The authors say similar adjustment practices affect kidney transplantation. The Kidney Donor Risk Index (KDRI), implemented by the National Kidney Allocation System in 2014, uses donor characteristics, including race, to predict the risk that a kidney graft will fail. The race adjustment is based on an "empirical finding" that black donors’ kidneys perform worse than nonblack donors’ kidneys, regardless of the recipient’s race.
They argue that since black patients are more likely to receive kidneys from black donors, anything that reduces the likelihood of donation from black people could contribute to the wait-time disparity, and the use of KDRI may do just that. "The developers of the KDRI do not provide possible explanations for this difference. If the potential donor is identified as black, the KDRI returns a higher risk of graft failure, marking the candidate as a less suitable donor. Meanwhile, black patients in the US still have longer wait times for kidney transplants than nonblack patients," says the study.
Even in urology, the 'STONE' score predicts the likelihood of kidney stones in patients who present to the emergency department with flank pain. The “origin/race” factor adds 3 points (of a possible 13) for a patient identified as nonblack. "By assigning a lower score to black patients, the algorithm may steer clinicians away from thorough evaluation for kidney stones in black patients. The developers of the algorithm did not suggest why black patients would be less likely to have a kidney stone," the authors write.
According to the research team, similar examples can be found throughout medicine. Some algorithm developers do not explain why racial or ethnic differences might exist. Others offer rationales, but when these are traced to their origins, they lead to outdated, suspect racial science or biased data, say experts. “To be clear, we do not believe that physicians should ignore race. Doing so would blind us to the ways in which race and racism structure our society. However, when clinicians insert race into their tools, they risk interpreting racial disparities as immutable facts rather than as injustices that require intervention,” says the team.

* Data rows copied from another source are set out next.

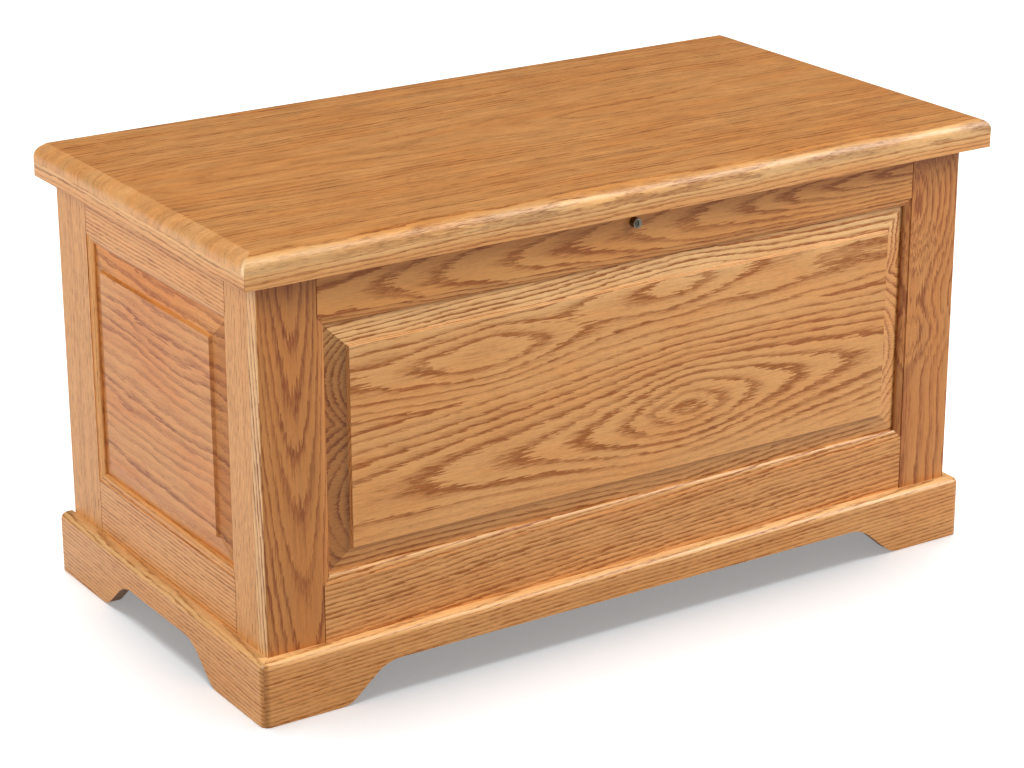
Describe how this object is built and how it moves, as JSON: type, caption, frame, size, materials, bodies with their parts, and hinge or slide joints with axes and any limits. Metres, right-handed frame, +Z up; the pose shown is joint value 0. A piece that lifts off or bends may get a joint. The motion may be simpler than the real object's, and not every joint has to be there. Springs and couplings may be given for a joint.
{
  "type": "blanket chest",
  "caption": "Oak blanket chest with framed raised panels, a lid with a bevelled edge on back hinges, an arched plinth, a push-button lock and a lid stay.",
  "frame": {"origin": "bottom centre of the bounding box: on the floor, midway between the left and right ends of the lid, and midway between the front edge of the lid and the back of the hinge barrels", "axes": "+X to the right seen from the front, +Y to the back, where the hinges are, +Z up"},
  "size_m": [0.963, 0.5018, 0.5168],
  "materials": {
    "oak": "satin lacquer",
    "plain_wood": "bare",
    "hardware_steel": "satin",
    "lock_nickel": "polished"
  },
  "bodies": {
    "chest": {"front_left_stile": "oak", "front_right_stile": "oak", "front_top_rail": "oak", "front_bottom_rail": "oak", "front_panel": "oak", "left_side_front_stile": "oak", "left_side_back_stile": "oak", "left_side_top_rail": "oak", "left_side_bottom_rail": "oak", "left_side_panel": "oak", "right_side_front_stile": "oak", "right_side_back_stile": "oak", "right_side_top_rail": "oak", "right_side_bottom_rail": "oak", "right_side_panel": "oak", "back_right_stile": "oak", "back_left_stile": "oak", "back_top_rail": "oak", "back_bottom_rail": "oak", "plinth_front_board": "oak", "plinth_left_board": "oak", "plinth_right_board": "oak", "back_panel": "plain_wood", "floor_panel": "plain_wood", "floor_cleat_front": "plain_wood", "floor_cleat_back": "plain_wood", "floor_cleat_left": "plain_wood", "floor_cleat_right": "plain_wood", "plinth_back_board": "plain_wood", "corner_block_front_left": "plain_wood", "corner_block_back_left": "plain_wood", "corner_block_front_right": "plain_wood", "corner_block_back_right": "plain_wood", "left_hinge_body_leaf": "hardware_steel", "left_hinge_pin": "hardware_steel", "right_hinge_body_leaf": "hardware_steel", "right_hinge_pin": "hardware_steel", "stay_wall_pin": "hardware_steel", "lock_case": "hardware_steel"},
    "lid": {"lid_board_1": "oak", "lid_board_2": "oak", "lid_board_3": "oak", "lid_board_4": "oak", "lid_board_5": "oak", "lid_strip_front": "oak", "lid_strip_back": "oak", "lid_strip_left": "oak", "lid_strip_right": "oak", "left_hinge_lid_leaf": "hardware_steel", "right_hinge_lid_leaf": "hardware_steel", "stay_lid_bracket": "hardware_steel", "stay_pivot_rivet": "hardware_steel", "lock_strike": "hardware_steel"},
    "stay_arm": {"stay_arm": "hardware_steel"},
    "plunger": {"lock_plunger": "lock_nickel"},
    "key_plug": {"lock_key_plug": "lock_nickel"},
    "bolt": {"lock_bolt": "hardware_steel"}
  },
  "joints": [
    {"name": "lid_hinge", "type": "hinge", "parent": "chest", "child": "lid", "pos_m": [0, 0.2474, 0.48165], "axis": [-1, 0, 0], "range_deg": [0, 95]},
    {"name": "stay_pivot", "type": "hinge", "parent": "lid", "child": "stay_arm", "pos_m": [-0.4335, 0.1474, 0.48165], "axis": [-1, 0, 0], "range_deg": [-47.5, 0]},
    {"name": "plunger_slide", "type": "slide", "parent": "chest", "child": "plunger", "axis": [0, 1, 0], "range_m": [0, 0.007], "stiffness_N_per_m": 250, "springref_m": -0.003},
    {"name": "key_turn", "type": "hinge", "parent": "plunger", "child": "key_plug", "pos_m": [0, -0.2344, 0.467], "axis": [0, 1, 0], "range_deg": [0, 90]},
    {"name": "bolt_slide", "type": "slide", "parent": "chest", "child": "bolt", "axis": [0, 0, 1], "range_m": [0, 0.008]}
  ],
  "couplings": [
    {"joint": "stay_pivot", "follows": "lid_hinge", "ratio": -0.5},
    {"joint": "bolt_slide", "follows": "plunger_slide", "ratio": 1.1429}
  ]
}
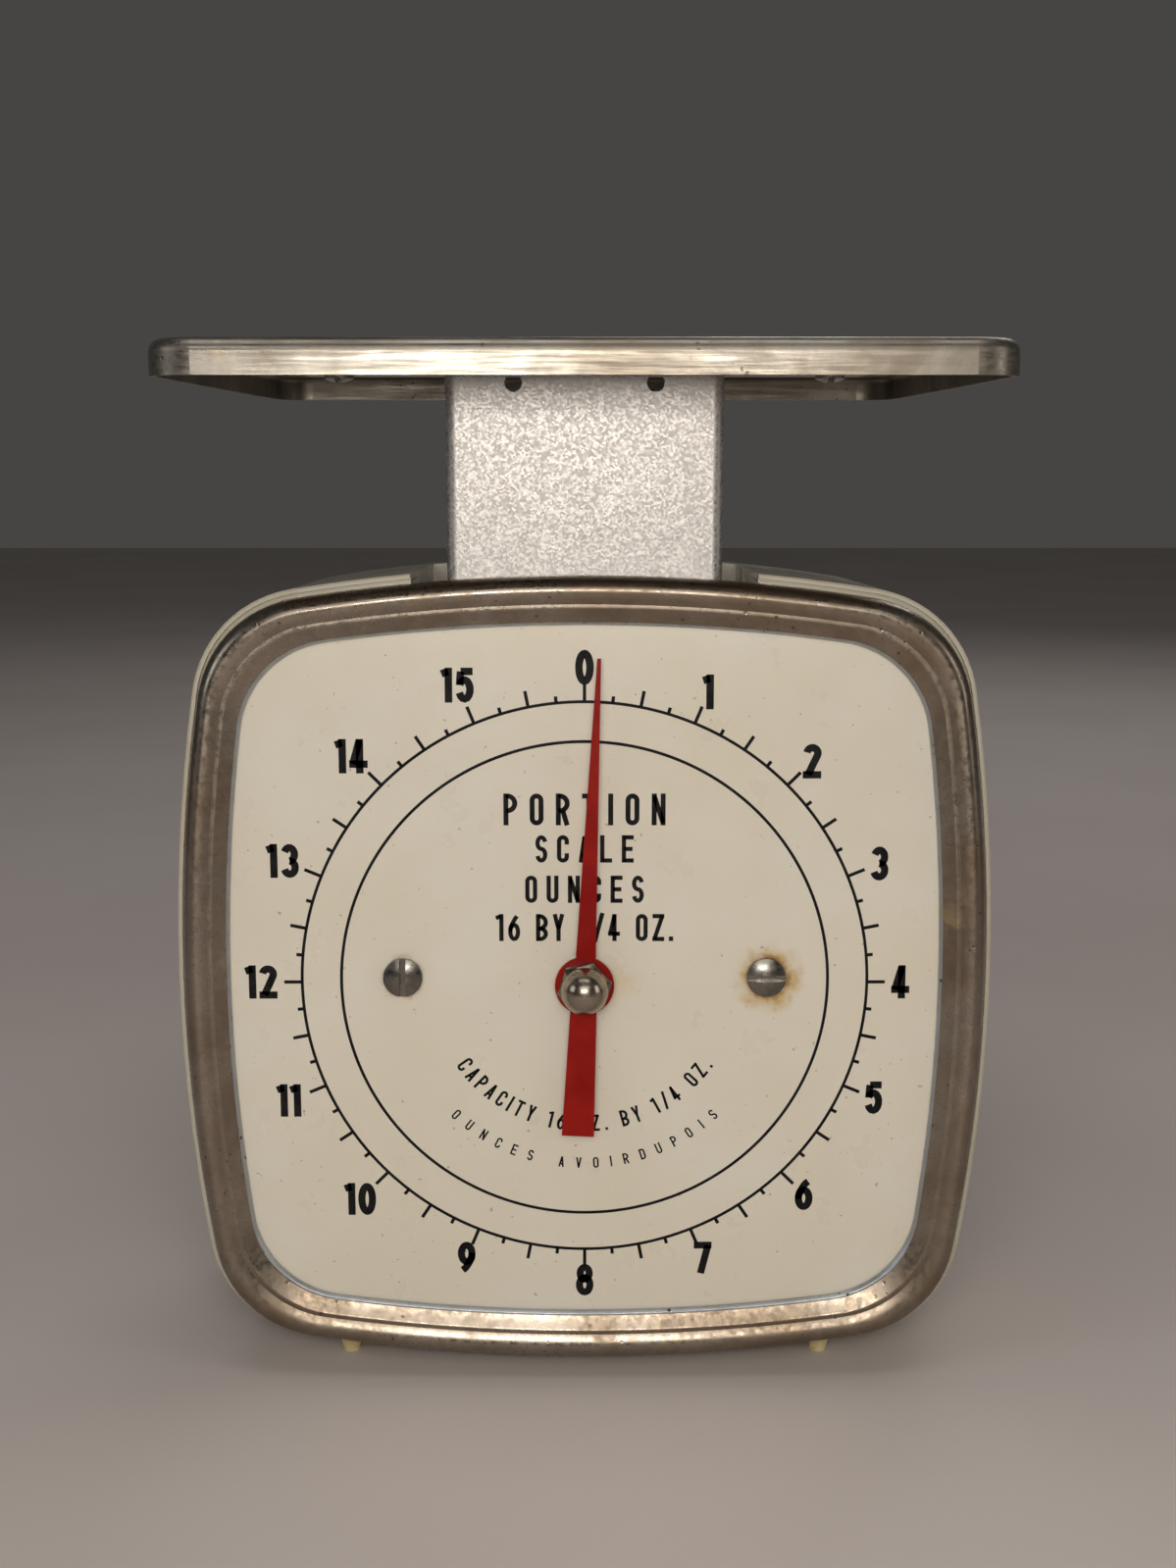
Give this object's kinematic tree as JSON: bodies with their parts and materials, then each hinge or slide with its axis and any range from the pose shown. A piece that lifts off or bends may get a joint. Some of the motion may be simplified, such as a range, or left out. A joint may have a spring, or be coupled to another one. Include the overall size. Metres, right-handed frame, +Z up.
{
  "type": "dial portion scale",
  "caption": "Spring portion scale with a square platform on a post, a square-fronted case with a bright bezel, and a round numbered dial with one pointer.",
  "frame": {"origin": "on the ground under the middle of the platform, centred between the feet left to right", "axes": "+Z up, +Y to the rear, the dial faces -Y, +X to the right seen from the front"},
  "size_m": [0.1358, 0.1282, 0.1727],
  "materials": {
    "case_enamel": "gloss enamel, cream",
    "stainless": "worn satin",
    "dial_enamel": "printed enamel, cream",
    "zinc_plate": "bright zinc with a speckled spangle",
    "nickel": "nickel plate",
    "steel": "plain bright steel",
    "spring_steel": "oiled",
    "brass": "turned",
    "pointer_red": "red enamel",
    "foot_plastic": "yellowed cream",
    "bumper_rubber": "black"
  },
  "bodies": {
    "scale_body": {"case_band": "case_enamel", "rear_cover": "case_enamel", "cover_screws": "steel", "front_bezel": "stainless", "dial_plate": "dial_enamel", "dial_screws": "nickel", "dial_standoffs": "steel", "front_feet": "foot_plastic", "rear_feet": "foot_plastic", "chassis": "zinc_plate", "chassis_screws": "steel", "chassis_spacers": "steel", "upper_pivot_rod": "steel", "lower_pivot_rod": "steel", "pivot_clips": "steel", "front_bush": "brass", "rear_bush": "brass", "bearing_bridge": "zinc_plate", "bearing_screws": "steel", "spring_bridge": "zinc_plate", "bridge_screws": "steel", "stop_bumper": "bumper_rubber", "main_spring": "spring_steel"},
    "zero_knob": {"zero_knob": "brass"},
    "hook_bolt": {"zero_hook_bolt": "steel"},
    "upper_lever": {"upper_lever": "zinc_plate"},
    "lower_lever": {"lower_lever": "zinc_plate"},
    "carriage": {"yoke": "zinc_plate", "yoke_studs": "steel", "yoke_rivets": "steel", "spring_anchor": "steel", "rack": "brass", "rack_rivet": "steel", "post": "zinc_plate", "spider_rivets": "steel", "platform_spider": "zinc_plate", "spider_screws": "steel", "platform": "stainless"},
    "pointer": {"spindle_pinion": "brass", "spindle_clip": "steel", "pointer": "pointer_red", "acorn_nut": "nickel"}
  },
  "joints": [
    {"name": "load_sink", "type": "hinge", "parent": "scale_body", "child": "upper_lever", "pos_m": [0, -0.019, 0.1074], "axis": [-1, 0, 0], "range_deg": [0, 18.07], "stiffness_Nm_per_rad": 0.565, "springref_deg": -14.9, "deforming": ["main_spring"]},
    {"name": "carriage_pivot", "type": "hinge", "parent": "upper_lever", "child": "carriage", "pos_m": [0, 0.0205, 0.11368], "axis": [-1, 0, 0], "range_deg": [-18.08, 0]},
    {"name": "lower_lever_hinge", "type": "hinge", "parent": "scale_body", "child": "lower_lever", "pos_m": [0, -0.019, 0.0384], "axis": [-1, 0, 0], "range_deg": [0, 18.08]},
    {"name": "pointer_spin", "type": "hinge", "parent": "scale_body", "child": "pointer", "pos_m": [0, -0.034, 0.0695], "axis": [0, 1, 0], "range_deg": [0, 360.5]},
    {"name": "zero_knob_turn", "type": "hinge", "parent": "scale_body", "child": "zero_knob", "pos_m": [0, 0.006, 0.13], "axis": [0, 0, 1], "range_deg": [-365, 365]},
    {"name": "hook_bolt_rise", "type": "slide", "parent": "scale_body", "child": "hook_bolt", "axis": [0, 0, 1], "range_m": [-0.00069, 0.00069]}
  ],
  "couplings": [
    {"joint": "carriage_pivot", "follows": "load_sink", "ratio": -1},
    {"joint": "lower_lever_hinge", "follows": "load_sink", "ratio": 1},
    {"joint": "pointer_spin", "follows": "load_sink", "ratio": 19.917},
    {"joint": "zero_knob_turn", "follows": "hook_bolt_rise", "rad_per_m": -9090}
  ]
}
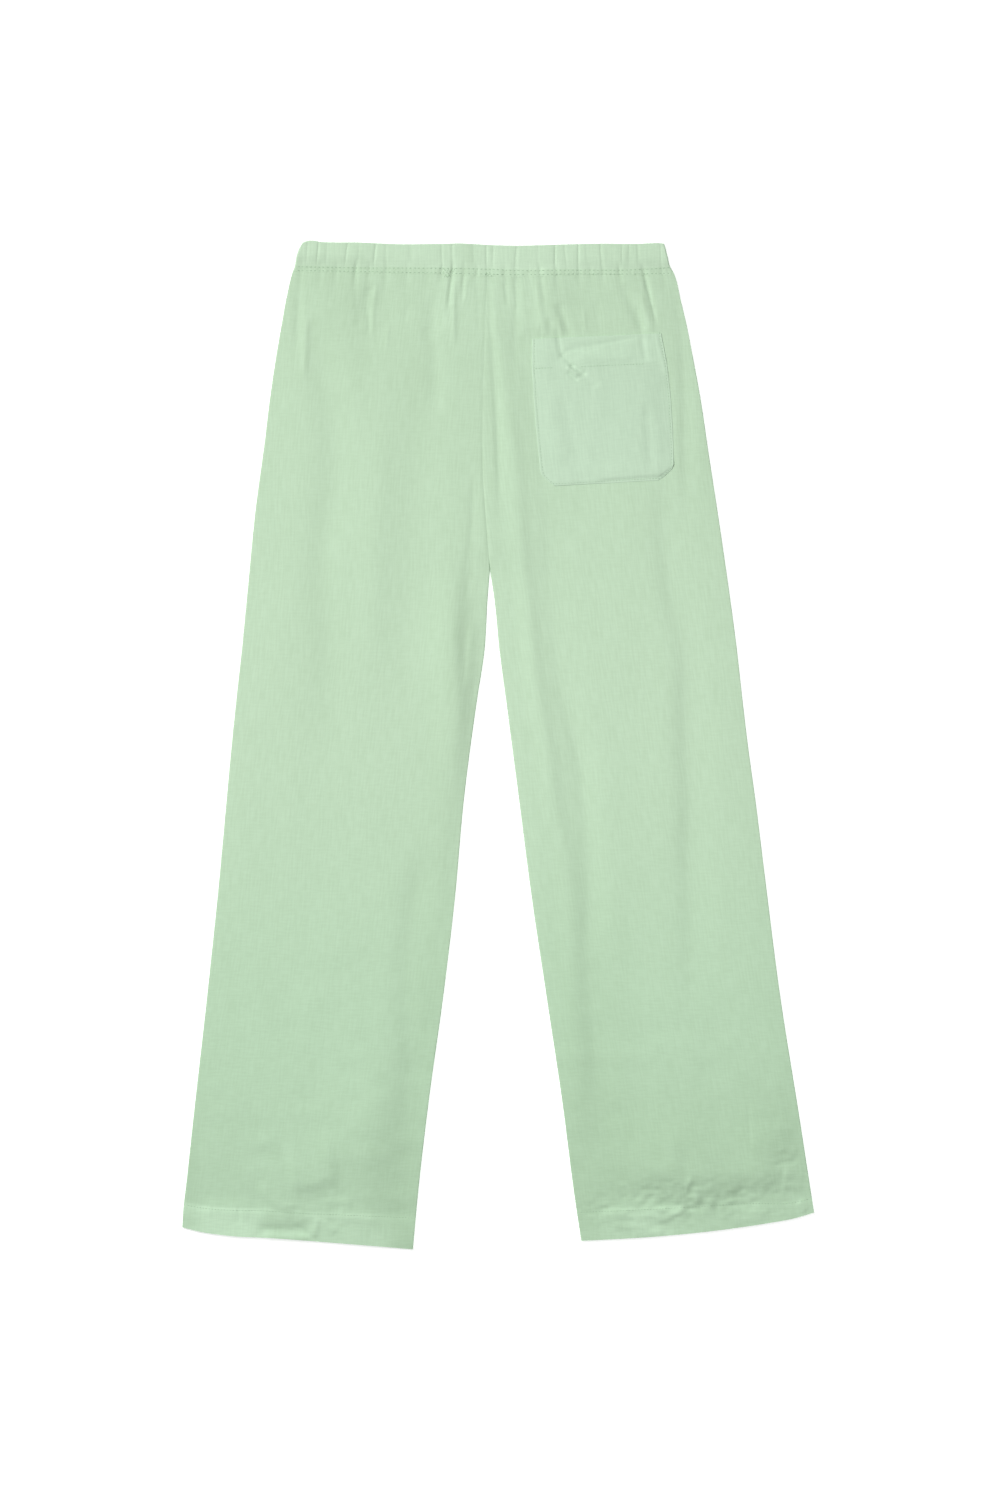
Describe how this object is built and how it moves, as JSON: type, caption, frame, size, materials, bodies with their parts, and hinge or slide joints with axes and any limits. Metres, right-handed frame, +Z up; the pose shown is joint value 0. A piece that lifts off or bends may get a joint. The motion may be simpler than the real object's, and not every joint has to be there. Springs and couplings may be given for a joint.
{
  "type": "linen drawstring trousers",
  "caption": "Wide-leg linen trousers laid flat with the back uppermost: elasticated gathered waistband, patch pocket and turned hems.",
  "frame": {"origin": "on the surface the trousers lie on, midway along their length and their width", "axes": "+Y from the hems to the waist, +X towards the wearer's right leg, +Z up out of the uppermost back panels"},
  "size_m": [0.669, 1.0685, 0.0073],
  "materials": {
    "panel_linen": "mint-green plain-weave linen, one layer, matt with fine slubs",
    "folded_linen": "the same linen where it lies over itself, a little paler, matt with fine slubs"
  },
  "bodies": {
    "root": {"front_left": "panel_linen", "front_right": "panel_linen", "back_left": "panel_linen", "back_right": "panel_linen", "waistband_front": "folded_linen", "waistband_back": "folded_linen", "back_pocket": "folded_linen"}
  },
  "joints": []
}
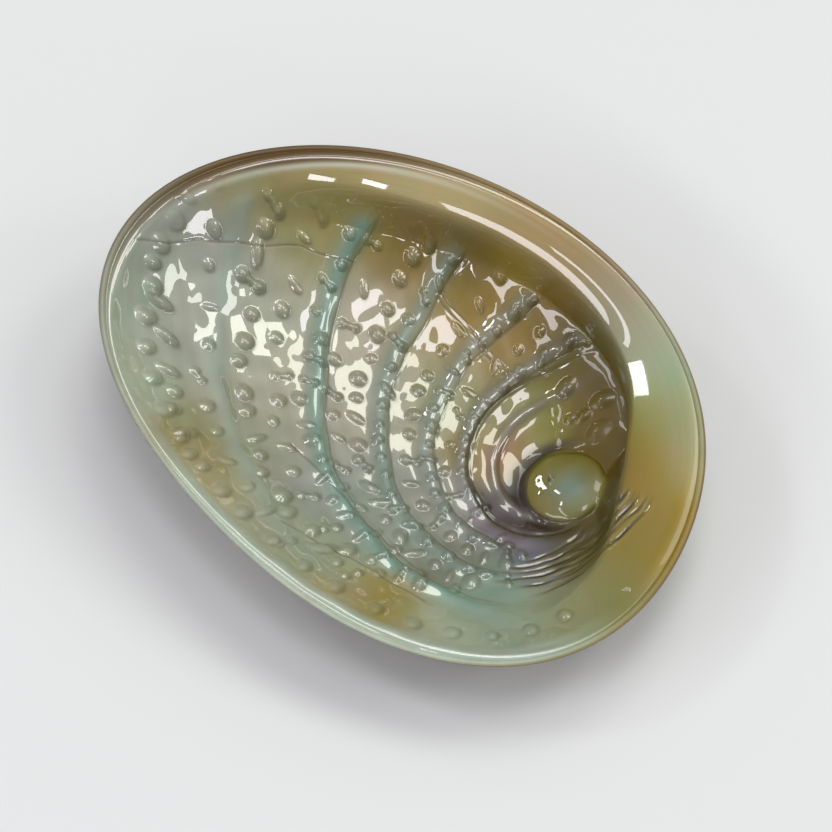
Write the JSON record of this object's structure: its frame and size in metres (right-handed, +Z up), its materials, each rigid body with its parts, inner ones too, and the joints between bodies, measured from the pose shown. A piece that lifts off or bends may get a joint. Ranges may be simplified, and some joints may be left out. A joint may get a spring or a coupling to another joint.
{
  "type": "abalone shell",
  "caption": "Empty abalone shell with a pearly bumpy inside, a broad inner shelf and a low spire, lying on its back as an open bowl.",
  "frame": {"origin": "middle of the footprint, on the surface that the shell rests on", "axes": "+X along the shell towards the spire end, +Y across it towards the inner shelf, +Z up, out of the mouth"},
  "size_m": [0.1496, 0.109, 0.0354],
  "materials": {
    "nacre": "glossy pearly nacre inside, grey-green to teal, taupe and olive gold; ridged olive-brown crust on the back"
  },
  "bodies": {
    "root": {"abalone_shell": "nacre"}
  },
  "joints": []
}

The experts emphasize that researchers and clinicians must distinguish between the use of race in "descriptive statistics", where it plays a vital role in epidemiologic analyses, and in "prescriptive clinical guidelines," where it can worsen inequities. "Our understanding of race has advanced considerably in the past two decades. The clinical tools we use daily should reflect these new insights to remain scientifically rigorous. Equally important is the project of making medicine a more antiracist field. This involves revisiting how clinicians conceptualize race to begin with. One step in this process is reconsidering race correction to ensure that our clinical practices do not perpetuate the very inequities we aim to repair," the team recommends.